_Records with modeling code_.
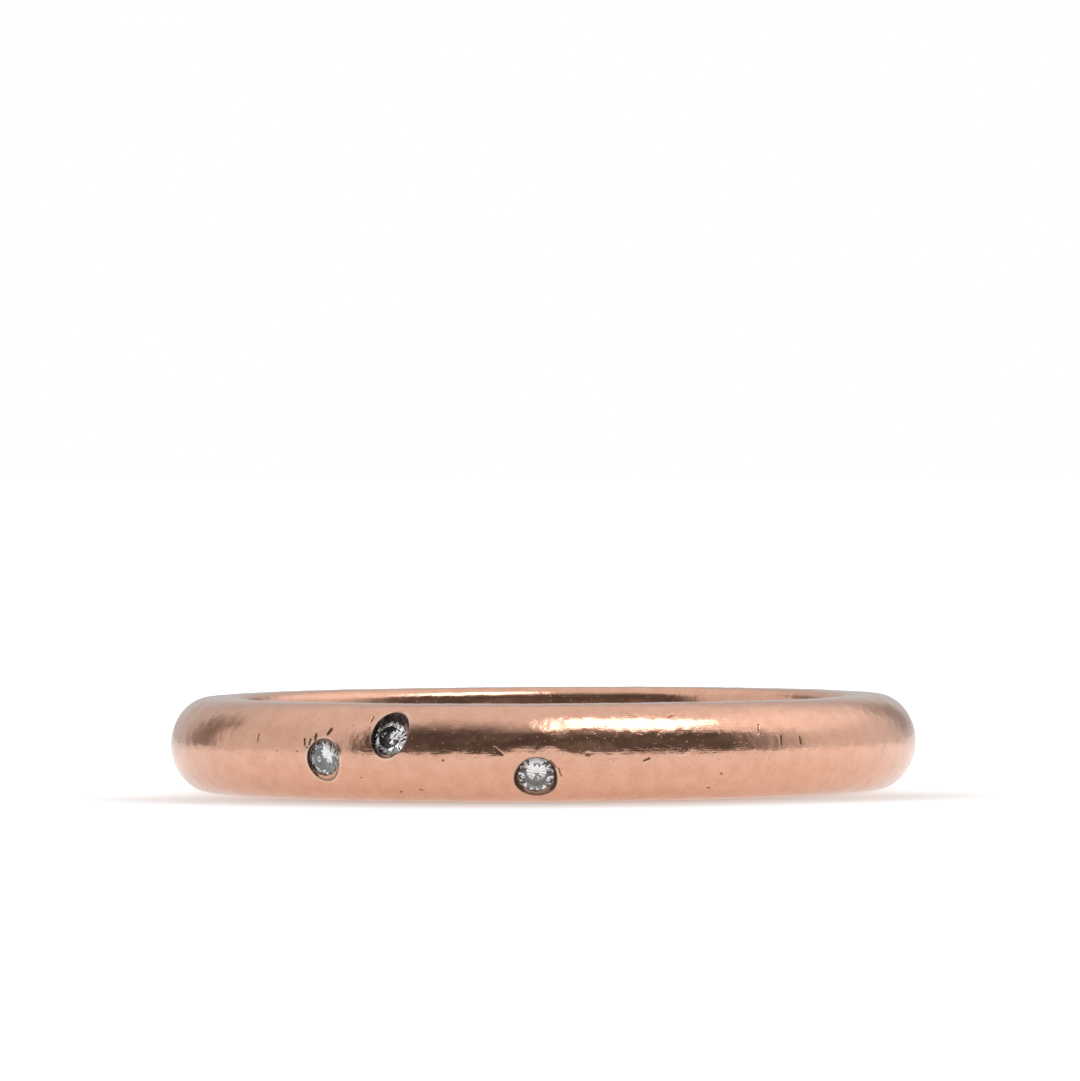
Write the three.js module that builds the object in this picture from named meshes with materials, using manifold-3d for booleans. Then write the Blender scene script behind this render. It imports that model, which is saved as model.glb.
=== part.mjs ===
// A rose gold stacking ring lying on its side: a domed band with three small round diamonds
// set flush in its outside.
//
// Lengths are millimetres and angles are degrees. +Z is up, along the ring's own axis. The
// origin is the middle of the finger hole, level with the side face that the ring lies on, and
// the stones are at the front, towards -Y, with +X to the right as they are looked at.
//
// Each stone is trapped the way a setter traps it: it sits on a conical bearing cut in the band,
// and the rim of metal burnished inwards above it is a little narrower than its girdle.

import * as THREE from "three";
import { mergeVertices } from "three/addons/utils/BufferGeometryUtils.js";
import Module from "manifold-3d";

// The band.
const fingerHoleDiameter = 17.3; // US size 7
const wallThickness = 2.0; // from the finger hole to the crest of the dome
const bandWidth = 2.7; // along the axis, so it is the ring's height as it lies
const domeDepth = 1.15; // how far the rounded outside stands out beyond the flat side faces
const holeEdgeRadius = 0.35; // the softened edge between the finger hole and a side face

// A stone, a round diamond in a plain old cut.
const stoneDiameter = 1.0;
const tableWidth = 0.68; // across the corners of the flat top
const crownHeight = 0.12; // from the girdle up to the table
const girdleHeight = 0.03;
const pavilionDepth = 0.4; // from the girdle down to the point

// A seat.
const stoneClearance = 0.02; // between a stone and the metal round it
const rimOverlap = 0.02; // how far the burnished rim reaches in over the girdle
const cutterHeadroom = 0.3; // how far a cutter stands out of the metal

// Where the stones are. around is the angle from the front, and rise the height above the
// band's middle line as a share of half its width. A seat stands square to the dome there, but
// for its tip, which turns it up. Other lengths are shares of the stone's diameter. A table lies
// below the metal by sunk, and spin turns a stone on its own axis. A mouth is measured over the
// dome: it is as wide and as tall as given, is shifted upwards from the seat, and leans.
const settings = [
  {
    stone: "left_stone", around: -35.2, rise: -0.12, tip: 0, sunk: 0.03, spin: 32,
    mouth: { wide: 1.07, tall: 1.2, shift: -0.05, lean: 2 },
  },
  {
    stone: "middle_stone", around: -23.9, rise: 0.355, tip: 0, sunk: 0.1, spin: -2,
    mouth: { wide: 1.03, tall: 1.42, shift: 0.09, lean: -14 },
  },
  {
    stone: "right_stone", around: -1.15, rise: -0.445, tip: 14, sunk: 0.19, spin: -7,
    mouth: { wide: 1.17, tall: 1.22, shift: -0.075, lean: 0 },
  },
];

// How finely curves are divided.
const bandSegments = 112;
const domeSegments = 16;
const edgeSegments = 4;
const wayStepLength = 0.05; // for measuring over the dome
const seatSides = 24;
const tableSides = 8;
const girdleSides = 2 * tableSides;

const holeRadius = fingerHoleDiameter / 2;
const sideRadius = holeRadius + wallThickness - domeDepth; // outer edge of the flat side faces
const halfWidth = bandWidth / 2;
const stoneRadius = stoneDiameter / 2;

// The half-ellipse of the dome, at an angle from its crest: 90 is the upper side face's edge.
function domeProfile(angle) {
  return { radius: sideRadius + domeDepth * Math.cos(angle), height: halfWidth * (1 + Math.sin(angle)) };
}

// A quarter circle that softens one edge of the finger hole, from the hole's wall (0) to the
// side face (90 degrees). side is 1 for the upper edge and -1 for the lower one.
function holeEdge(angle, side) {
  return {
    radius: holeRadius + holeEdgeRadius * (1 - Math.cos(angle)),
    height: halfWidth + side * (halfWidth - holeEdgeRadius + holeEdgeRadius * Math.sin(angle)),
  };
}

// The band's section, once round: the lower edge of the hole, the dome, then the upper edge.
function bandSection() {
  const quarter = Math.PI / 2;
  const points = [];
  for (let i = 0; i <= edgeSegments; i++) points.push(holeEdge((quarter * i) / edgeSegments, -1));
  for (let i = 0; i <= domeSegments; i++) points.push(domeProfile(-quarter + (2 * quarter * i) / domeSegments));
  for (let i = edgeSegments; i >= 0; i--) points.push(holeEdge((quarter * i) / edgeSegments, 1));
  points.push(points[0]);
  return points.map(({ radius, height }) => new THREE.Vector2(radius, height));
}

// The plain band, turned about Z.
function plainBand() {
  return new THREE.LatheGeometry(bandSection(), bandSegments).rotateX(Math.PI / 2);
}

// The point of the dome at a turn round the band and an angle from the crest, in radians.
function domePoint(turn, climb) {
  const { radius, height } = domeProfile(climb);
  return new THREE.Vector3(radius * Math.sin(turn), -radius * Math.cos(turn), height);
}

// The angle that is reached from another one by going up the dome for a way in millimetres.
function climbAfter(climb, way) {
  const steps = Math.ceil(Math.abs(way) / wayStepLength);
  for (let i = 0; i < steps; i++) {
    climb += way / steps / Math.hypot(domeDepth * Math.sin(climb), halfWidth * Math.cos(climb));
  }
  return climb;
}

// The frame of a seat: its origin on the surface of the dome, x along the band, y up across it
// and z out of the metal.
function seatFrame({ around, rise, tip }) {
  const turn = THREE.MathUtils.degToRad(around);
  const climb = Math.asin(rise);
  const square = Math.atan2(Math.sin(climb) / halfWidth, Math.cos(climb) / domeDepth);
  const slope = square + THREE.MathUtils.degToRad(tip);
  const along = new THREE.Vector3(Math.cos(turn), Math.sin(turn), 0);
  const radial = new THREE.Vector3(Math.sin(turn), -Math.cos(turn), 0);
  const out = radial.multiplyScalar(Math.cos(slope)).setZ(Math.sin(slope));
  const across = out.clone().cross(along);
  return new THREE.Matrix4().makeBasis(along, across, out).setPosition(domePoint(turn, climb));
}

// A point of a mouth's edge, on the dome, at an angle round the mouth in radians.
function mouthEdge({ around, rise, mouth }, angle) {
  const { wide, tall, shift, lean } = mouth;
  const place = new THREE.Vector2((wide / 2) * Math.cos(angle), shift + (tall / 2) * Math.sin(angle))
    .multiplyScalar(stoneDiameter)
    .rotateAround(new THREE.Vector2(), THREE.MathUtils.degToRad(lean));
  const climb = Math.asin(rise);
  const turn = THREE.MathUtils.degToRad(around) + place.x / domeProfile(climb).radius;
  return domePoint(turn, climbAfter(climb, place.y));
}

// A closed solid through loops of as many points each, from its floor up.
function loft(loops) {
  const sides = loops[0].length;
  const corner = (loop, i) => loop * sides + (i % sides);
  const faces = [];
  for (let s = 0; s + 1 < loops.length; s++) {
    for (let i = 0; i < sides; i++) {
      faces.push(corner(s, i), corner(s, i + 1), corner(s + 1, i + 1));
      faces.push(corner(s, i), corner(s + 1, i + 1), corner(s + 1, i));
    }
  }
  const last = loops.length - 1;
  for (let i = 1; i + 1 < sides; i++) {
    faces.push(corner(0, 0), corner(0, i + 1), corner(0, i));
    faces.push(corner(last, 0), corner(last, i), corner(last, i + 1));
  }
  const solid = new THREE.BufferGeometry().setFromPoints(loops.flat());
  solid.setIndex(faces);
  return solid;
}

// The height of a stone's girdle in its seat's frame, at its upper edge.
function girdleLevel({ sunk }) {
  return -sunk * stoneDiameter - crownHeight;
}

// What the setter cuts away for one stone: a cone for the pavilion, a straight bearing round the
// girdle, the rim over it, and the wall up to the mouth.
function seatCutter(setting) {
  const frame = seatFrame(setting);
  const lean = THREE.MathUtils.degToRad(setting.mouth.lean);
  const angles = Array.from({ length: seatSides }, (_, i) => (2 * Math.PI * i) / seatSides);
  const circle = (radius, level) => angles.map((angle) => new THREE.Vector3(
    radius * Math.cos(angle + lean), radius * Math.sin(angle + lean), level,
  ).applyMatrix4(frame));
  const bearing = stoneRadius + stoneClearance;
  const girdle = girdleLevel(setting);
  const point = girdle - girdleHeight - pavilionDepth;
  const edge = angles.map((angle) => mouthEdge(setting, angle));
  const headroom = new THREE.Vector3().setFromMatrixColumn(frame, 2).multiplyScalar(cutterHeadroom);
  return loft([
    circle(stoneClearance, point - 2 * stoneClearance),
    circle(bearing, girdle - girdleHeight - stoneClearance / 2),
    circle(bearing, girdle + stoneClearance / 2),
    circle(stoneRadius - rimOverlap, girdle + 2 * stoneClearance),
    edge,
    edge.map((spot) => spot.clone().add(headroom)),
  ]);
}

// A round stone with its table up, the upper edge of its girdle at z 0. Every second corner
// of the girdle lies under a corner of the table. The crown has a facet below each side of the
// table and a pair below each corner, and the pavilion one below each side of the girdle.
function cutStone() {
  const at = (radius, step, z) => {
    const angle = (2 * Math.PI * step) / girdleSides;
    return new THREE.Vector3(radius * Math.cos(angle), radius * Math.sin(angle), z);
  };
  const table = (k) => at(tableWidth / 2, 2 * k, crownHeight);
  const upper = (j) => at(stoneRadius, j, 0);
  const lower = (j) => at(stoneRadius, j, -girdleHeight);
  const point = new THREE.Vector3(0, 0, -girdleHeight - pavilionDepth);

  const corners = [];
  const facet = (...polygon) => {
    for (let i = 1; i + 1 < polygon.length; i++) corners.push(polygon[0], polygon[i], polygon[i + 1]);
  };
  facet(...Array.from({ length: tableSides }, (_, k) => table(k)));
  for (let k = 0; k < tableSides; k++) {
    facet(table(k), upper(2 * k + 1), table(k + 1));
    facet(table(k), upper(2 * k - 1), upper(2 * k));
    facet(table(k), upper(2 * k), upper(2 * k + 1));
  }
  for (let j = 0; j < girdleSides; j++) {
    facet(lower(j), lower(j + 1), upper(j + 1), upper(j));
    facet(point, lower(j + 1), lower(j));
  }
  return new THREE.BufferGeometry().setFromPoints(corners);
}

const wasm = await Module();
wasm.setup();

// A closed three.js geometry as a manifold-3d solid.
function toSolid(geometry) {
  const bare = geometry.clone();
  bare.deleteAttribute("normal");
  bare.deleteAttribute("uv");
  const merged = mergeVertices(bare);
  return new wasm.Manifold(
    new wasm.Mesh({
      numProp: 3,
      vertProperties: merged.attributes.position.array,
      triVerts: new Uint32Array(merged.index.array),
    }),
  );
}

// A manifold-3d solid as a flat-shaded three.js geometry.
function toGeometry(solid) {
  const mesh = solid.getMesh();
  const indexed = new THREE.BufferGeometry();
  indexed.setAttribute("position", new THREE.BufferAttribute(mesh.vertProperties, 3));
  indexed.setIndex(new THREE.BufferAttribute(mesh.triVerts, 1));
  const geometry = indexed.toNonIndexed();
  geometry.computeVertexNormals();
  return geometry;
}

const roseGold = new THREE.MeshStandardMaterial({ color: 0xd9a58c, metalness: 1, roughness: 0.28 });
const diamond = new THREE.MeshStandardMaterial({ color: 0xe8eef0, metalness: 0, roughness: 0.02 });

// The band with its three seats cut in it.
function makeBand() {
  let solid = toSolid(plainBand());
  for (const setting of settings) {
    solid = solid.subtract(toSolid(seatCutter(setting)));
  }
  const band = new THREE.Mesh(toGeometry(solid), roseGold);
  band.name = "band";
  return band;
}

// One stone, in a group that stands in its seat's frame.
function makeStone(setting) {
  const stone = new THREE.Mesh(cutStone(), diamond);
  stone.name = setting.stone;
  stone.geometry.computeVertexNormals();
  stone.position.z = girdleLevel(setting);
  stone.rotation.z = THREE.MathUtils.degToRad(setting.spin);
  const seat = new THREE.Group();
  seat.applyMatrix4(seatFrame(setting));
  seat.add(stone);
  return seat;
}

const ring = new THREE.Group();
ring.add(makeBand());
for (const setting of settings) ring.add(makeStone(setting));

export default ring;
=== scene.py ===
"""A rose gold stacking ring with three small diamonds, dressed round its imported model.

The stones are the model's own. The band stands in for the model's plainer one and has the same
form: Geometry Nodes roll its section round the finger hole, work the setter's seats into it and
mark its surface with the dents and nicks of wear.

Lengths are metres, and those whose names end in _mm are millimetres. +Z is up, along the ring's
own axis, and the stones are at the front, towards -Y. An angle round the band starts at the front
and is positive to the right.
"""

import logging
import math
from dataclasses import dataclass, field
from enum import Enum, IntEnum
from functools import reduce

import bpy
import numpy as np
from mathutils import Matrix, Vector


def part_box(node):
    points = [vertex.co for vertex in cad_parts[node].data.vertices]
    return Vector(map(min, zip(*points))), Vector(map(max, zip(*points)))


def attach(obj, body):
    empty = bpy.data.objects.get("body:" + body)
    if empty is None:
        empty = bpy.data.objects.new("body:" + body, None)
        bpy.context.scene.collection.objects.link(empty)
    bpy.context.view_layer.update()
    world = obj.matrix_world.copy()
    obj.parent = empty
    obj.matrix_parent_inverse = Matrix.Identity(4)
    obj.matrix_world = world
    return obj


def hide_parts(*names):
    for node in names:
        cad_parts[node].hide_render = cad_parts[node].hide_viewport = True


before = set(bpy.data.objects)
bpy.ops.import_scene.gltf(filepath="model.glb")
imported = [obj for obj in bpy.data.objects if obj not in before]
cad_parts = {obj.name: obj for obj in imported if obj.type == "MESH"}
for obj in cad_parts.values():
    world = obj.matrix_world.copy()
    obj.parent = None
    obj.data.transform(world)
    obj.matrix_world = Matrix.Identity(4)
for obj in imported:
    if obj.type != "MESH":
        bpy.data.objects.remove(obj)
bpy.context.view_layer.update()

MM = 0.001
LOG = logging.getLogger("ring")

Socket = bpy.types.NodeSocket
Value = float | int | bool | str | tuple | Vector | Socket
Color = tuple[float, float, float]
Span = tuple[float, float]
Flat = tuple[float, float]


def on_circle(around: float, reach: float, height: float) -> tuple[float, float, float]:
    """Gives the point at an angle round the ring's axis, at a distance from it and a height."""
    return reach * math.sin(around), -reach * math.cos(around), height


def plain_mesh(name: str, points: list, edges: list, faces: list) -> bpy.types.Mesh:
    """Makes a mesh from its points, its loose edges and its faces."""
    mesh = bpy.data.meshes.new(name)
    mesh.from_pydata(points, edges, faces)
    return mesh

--

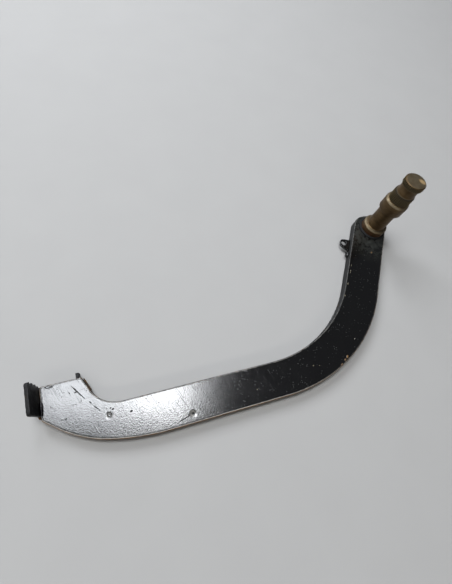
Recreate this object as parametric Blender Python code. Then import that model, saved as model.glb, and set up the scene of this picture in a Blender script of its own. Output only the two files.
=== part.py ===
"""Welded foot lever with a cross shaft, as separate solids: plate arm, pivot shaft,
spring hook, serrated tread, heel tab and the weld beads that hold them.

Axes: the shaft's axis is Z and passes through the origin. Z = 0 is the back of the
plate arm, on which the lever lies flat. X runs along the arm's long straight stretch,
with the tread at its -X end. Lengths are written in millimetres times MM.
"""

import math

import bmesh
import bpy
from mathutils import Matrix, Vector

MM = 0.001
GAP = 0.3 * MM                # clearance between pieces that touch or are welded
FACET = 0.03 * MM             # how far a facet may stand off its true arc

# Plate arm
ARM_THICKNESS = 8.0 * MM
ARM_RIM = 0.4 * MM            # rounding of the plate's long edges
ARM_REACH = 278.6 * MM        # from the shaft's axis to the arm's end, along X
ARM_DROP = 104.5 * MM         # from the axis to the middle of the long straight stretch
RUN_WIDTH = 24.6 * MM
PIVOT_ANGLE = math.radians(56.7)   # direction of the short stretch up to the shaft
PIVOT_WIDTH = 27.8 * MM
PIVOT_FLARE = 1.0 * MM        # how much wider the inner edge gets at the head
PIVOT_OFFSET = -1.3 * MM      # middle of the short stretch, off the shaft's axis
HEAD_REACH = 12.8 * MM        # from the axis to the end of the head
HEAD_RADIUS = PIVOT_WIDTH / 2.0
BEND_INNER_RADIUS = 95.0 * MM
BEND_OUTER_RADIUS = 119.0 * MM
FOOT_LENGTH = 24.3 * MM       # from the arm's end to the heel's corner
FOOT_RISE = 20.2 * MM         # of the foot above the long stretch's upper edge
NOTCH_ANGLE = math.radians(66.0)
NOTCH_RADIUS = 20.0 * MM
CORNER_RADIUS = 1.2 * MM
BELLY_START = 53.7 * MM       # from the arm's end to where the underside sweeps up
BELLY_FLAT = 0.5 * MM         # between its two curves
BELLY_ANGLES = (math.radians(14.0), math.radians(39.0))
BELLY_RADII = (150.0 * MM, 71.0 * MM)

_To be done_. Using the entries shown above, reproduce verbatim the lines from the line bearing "const ring = new THREE.Group();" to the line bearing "mark its surface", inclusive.

_Complete response_.
const ring = new THREE.Group();
ring.add(makeBand());
for (const setting of settings) ring.add(makeStone(setting));

export default ring;
=== scene.py ===
"""A rose gold stacking ring with three small diamonds, dressed round its imported model.

The stones are the model's own. The band stands in for the model's plainer one and has the same
form: Geometry Nodes roll its section round the finger hole, work the setter's seats into it and
mark its surface with the dents and nicks of wear.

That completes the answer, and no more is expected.